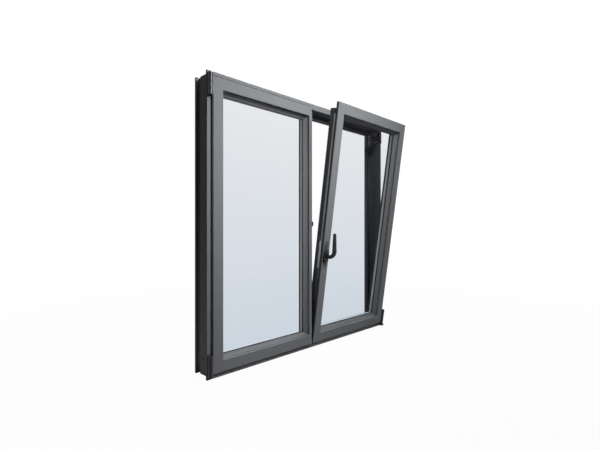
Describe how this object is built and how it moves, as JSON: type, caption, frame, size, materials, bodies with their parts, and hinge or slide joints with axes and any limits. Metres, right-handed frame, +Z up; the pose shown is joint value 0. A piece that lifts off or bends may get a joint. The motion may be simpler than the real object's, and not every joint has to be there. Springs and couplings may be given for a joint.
{
  "type": "tilt and turn window",
  "caption": "Aluminium tilt and turn window with side-by-side leaves and no fixed mullion, the handle leaf tilted into the room, double glazed.",
  "frame": {"origin": "middle of the width, on the underside of the sill's body between the room-side flange and the anchor groove, where the window stands on its packers", "axes": "+X to the right seen from the room, +Y from the room to the outside, +Z up"},
  "size_m": [1.1, 0.2525, 1.1],
  "materials": {
    "frame": "satin powder coat, anthracite grey",
    "leaf": "satin powder coat, anthracite grey",
    "bead": "satin powder coat, anthracite grey",
    "glass": "clear float glass",
    "rubber": "matt black rubber",
    "spacer": "mill finish with butyl seal",
    "hardware": "satin black",
    "steel": "zinc plated"
  },
  "bodies": {
    "window": {"frame_left_jamb": "frame", "frame_right_jamb": "frame", "frame_head": "frame", "frame_sill": "frame", "left_leaf_hinge_stile": "leaf", "left_leaf_top_rail": "leaf", "left_leaf_bottom_rail": "leaf", "left_leaf_meeting_stile": "leaf", "left_leaf_astragal": "leaf", "right_leaf_lock_stile": "leaf", "right_leaf_hinge_stile": "leaf", "right_leaf_top_rail": "leaf", "right_leaf_bottom_rail": "leaf", "left_leaf_left_bead": "bead", "left_leaf_right_bead": "bead", "left_leaf_top_bead": "bead", "left_leaf_bottom_bead": "bead", "right_leaf_left_bead": "bead", "right_leaf_right_bead": "bead", "right_leaf_top_bead": "bead", "right_leaf_bottom_bead": "bead", "left_leaf_inner_pane": "glass", "left_leaf_outer_pane": "glass", "right_leaf_inner_pane": "glass", "right_leaf_outer_pane": "glass", "frame_seal": "rubber", "left_leaf_seal": "rubber", "right_leaf_seal": "rubber", "left_leaf_inner_gasket": "rubber", "left_leaf_outer_gasket": "rubber", "right_leaf_inner_gasket": "rubber", "right_leaf_outer_gasket": "rubber", "left_leaf_spacer": "spacer", "right_leaf_spacer": "spacer", "left_upper_hinge": "hardware", "left_lower_hinge": "hardware", "right_lower_hinge": "hardware", "right_upper_bearing": "hardware", "lock_keeper": "hardware", "handle_rose": "hardware", "lock_rail": "steel", "lock_faceplate": "steel", "stay_arm": "steel"},
    "handle": {"handle_lever": "hardware"}
  },
  "joints": [
    {"name": "handle_turn", "type": "hinge", "parent": "window", "child": "handle", "pos_m": [0.0055, -0.11217, 0.40545], "axis": [0, 0.9898, 0.1426], "range_deg": [0, 180]}
  ]
}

WHAT THIS TASK INVOLVES ::
Give back the whole listing exactly as it reads.

WRITTEN ANSWER ::
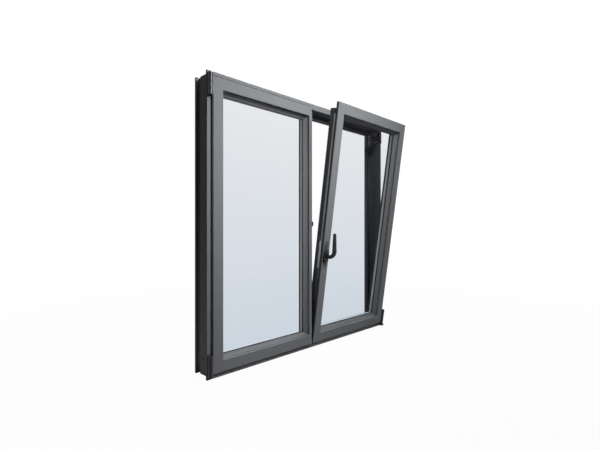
Describe how this object is built and how it moves, as JSON: type, caption, frame, size, materials, bodies with their parts, and hinge or slide joints with axes and any limits. Metres, right-handed frame, +Z up; the pose shown is joint value 0. A piece that lifts off or bends may get a joint. The motion may be simpler than the real object's, and not every joint has to be there. Springs and couplings may be given for a joint.
{
  "type": "tilt and turn window",
  "caption": "Aluminium tilt and turn window with side-by-side leaves and no fixed mullion, the handle leaf tilted into the room, double glazed.",
  "frame": {"origin": "middle of the width, on the underside of the sill's body between the room-side flange and the anchor groove, where the window stands on its packers", "axes": "+X to the right seen from the room, +Y from the room to the outside, +Z up"},
  "size_m": [1.1, 0.2525, 1.1],
  "materials": {
    "frame": "satin powder coat, anthracite grey",
    "leaf": "satin powder coat, anthracite grey",
    "bead": "satin powder coat, anthracite grey",
    "glass": "clear float glass",
    "rubber": "matt black rubber",
    "spacer": "mill finish with butyl seal",
    "hardware": "satin black",
    "steel": "zinc plated"
  },
  "bodies": {
    "window": {"frame_left_jamb": "frame", "frame_right_jamb": "frame", "frame_head": "frame", "frame_sill": "frame", "left_leaf_hinge_stile": "leaf", "left_leaf_top_rail": "leaf", "left_leaf_bottom_rail": "leaf", "left_leaf_meeting_stile": "leaf", "left_leaf_astragal": "leaf", "right_leaf_lock_stile": "leaf", "right_leaf_hinge_stile": "leaf", "right_leaf_top_rail": "leaf", "right_leaf_bottom_rail": "leaf", "left_leaf_left_bead": "bead", "left_leaf_right_bead": "bead", "left_leaf_top_bead": "bead", "left_leaf_bottom_bead": "bead", "right_leaf_left_bead": "bead", "right_leaf_right_bead": "bead", "right_leaf_top_bead": "bead", "right_leaf_bottom_bead": "bead", "left_leaf_inner_pane": "glass", "left_leaf_outer_pane": "glass", "right_leaf_inner_pane": "glass", "right_leaf_outer_pane": "glass", "frame_seal": "rubber", "left_leaf_seal": "rubber", "right_leaf_seal": "rubber", "left_leaf_inner_gasket": "rubber", "left_leaf_outer_gasket": "rubber", "right_leaf_inner_gasket": "rubber", "right_leaf_outer_gasket": "rubber", "left_leaf_spacer": "spacer", "right_leaf_spacer": "spacer", "left_upper_hinge": "hardware", "left_lower_hinge": "hardware", "right_lower_hinge": "hardware", "right_upper_bearing": "hardware", "lock_keeper": "hardware", "handle_rose": "hardware", "lock_rail": "steel", "lock_faceplate": "steel", "stay_arm": "steel"},
    "handle": {"handle_lever": "hardware"}
  },
  "joints": [
    {"name": "handle_turn", "type": "hinge", "parent": "window", "child": "handle", "pos_m": [0.0055, -0.11217, 0.40545], "axis": [0, 0.9898, 0.1426], "range_deg": [0, 180]}
  ]
}